We round this out with the conditional and biconditional

\(\left( P\rightarrow Q \right) \leftrightarrow \left( \sim P\vee Q \right) \)
\(\left( \sim P\vee Q \right) \Longleftrightarrow 1-p+pq\)

\(\left( P\leftrightarrow Q \right) \leftrightarrow \left( \sim P\vee Q \right) \wedge \left( P\vee \sim Q \right) \)
\(\left( \sim P\vee Q \right) \wedge \left( P\vee \sim Q \right) \Longleftrightarrow 1-p-q+2pq\)

Now, let's try to put this into practice, say, Modus Ponens. Is it true?

\(\left( \left( P\rightarrow Q \right) \wedge P \right) \rightarrow Q\)

Using the algebraic equivalents given above, we can work out the corresponding algebraic expression

\(\left( \left( P\rightarrow Q \right) \wedge P \right) \rightarrow Q\Longleftrightarrow 1-p+{ p }^{ 2 }+pq-2{ p }^{ 2 }q+{ p }^{ 2 }{ q }^{ 2 }\)

Now, but here's we depart from usual algebraic convention. Every proposition and expression always have a value of either TRUE or FALSE, either \(1\) or \(0\). This means that all the exponents in the algebraic expression can be reduced to \(1\), and we're left with

\(1-p+{ p }+pq-2{ p }q+{ p }{ q }=1\)

which means it's always true, and therefore a logical identity.

While this "trick" could be a handy way of double-checking logical identities or working out complicated combinations of logic gates (see Logic Gates), this approach helps one understand that even a "If ... therefore ...." statement can be represented by a logical gate, as well as biconditionals. This puts all of these things on an equal footing, so that conditionals and biconditionals are not fundamentally any different from logical operations.

Example Question 1

DeMorgan's Law

\(\sim \left( P\vee Q \right) \leftrightarrow (\sim P\wedge \sim Q)\)

Find the equivalent algebraic expression for the logical expressions on both sides of the bicondtional.

Ans: \(1-p-q+pq\quad \)

Note that, when worked out, the algebraic form yields the same truth table as the logical expressions on either side of the biconditional, if we say that \(TRUE \Longleftrightarrow 1\) and \(FALSE \Longleftrightarrow 0\).

Also note that had the problem asked for the equivalent algebraic expression for the entire logical expression, including the biconditional, the result would have simply been \(1\), as it is a well-known logical identity.

Helpful note: Given an arbitrary truth table, say, of two variables \(P\) and \(Q\), the logical expression yielding this truth table can easily be found by performing an \(OR\) operation on all the instances of \(TRUE\), each one being an \(AND\) expression based on its location, each of which are \(\sim P \wedge \sim Q\), \(\sim P \wedge Q\), \(P \wedge \sim Q\), \(P \wedge Q\).
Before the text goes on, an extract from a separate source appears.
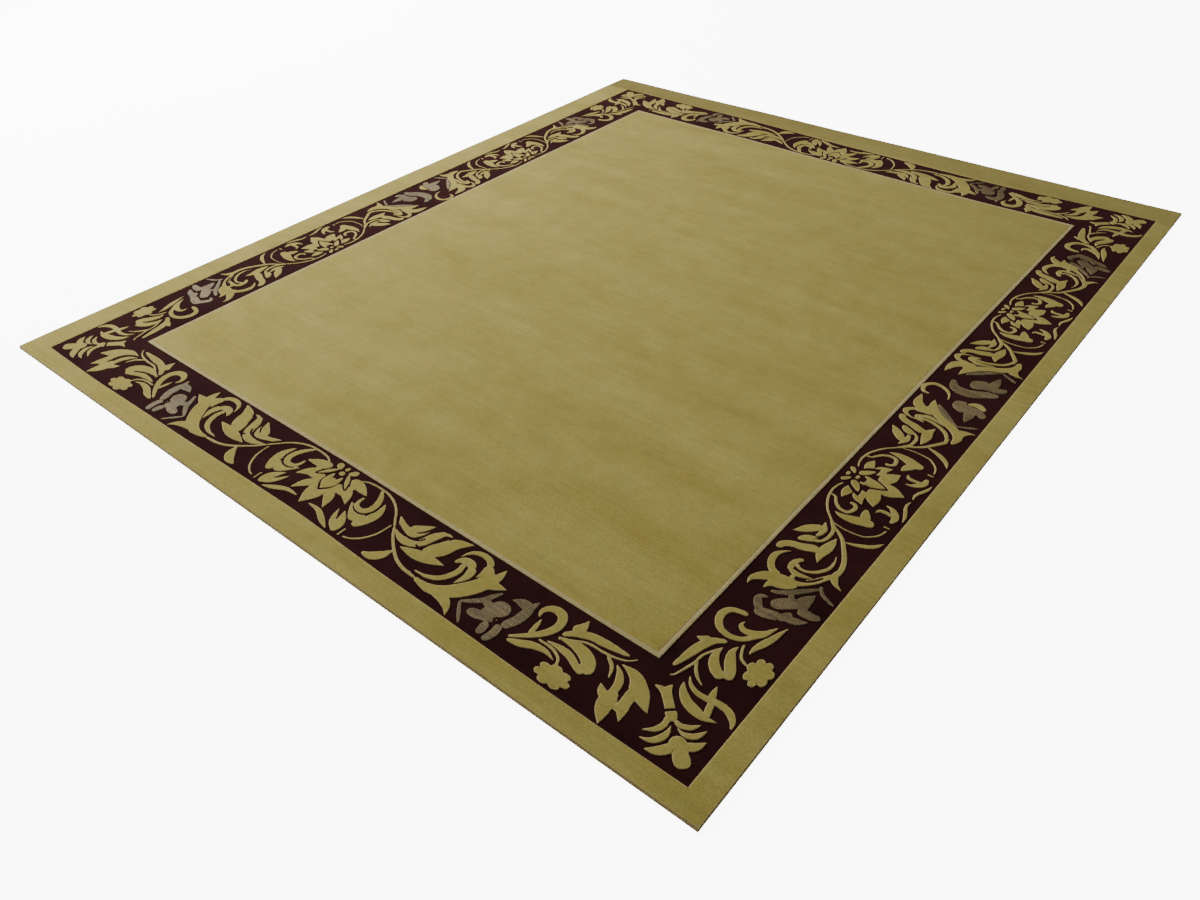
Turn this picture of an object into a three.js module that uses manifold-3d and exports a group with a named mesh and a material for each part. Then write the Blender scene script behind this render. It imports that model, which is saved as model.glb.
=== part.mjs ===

So, for instance, for the biconditional, defined by a truth table where if \(P\) and \(Q\) are both \(TRUE\) or \(FALSE\), it returns \(TRUE\), otherwise it returns \(FALSE\), to generate the logical expression we simply write out

\(\left( \sim P\wedge \sim Q \right) \vee \left( P\wedge Q \right) \)

This might look different from the expression used above for the same thing, but in fact both are logically equivalent, and have the same simplest algebraic expression, which is \(1-p-q+2pq\).

This method of finding logical expressions for arbitrary truth tables can be generalized for any number of variables.

Here are algebraic equivalents for commonly used logic gates

\(NOT\Longleftrightarrow 1–p\)
\(AND\Longleftrightarrow pq\)
\(OR\Longleftrightarrow p+q-pq\)
\(NAND\Longleftrightarrow 1-pq\)
\(NOR\Longleftrightarrow 1-p-q+pq\)
\(XOR\Longleftrightarrow p+q-2pq\)
\(XNOR\Longleftrightarrow 1-p-q+2pq\)

so that it can be said that a biconditional is logically the same as \(XNOR\). Meanwhile, a conditional doesn't correspond to any of the classic logic gates, as it is asymmetrical with respect to the two inputs, having the algebraic equivalent of \(1-p+pq\).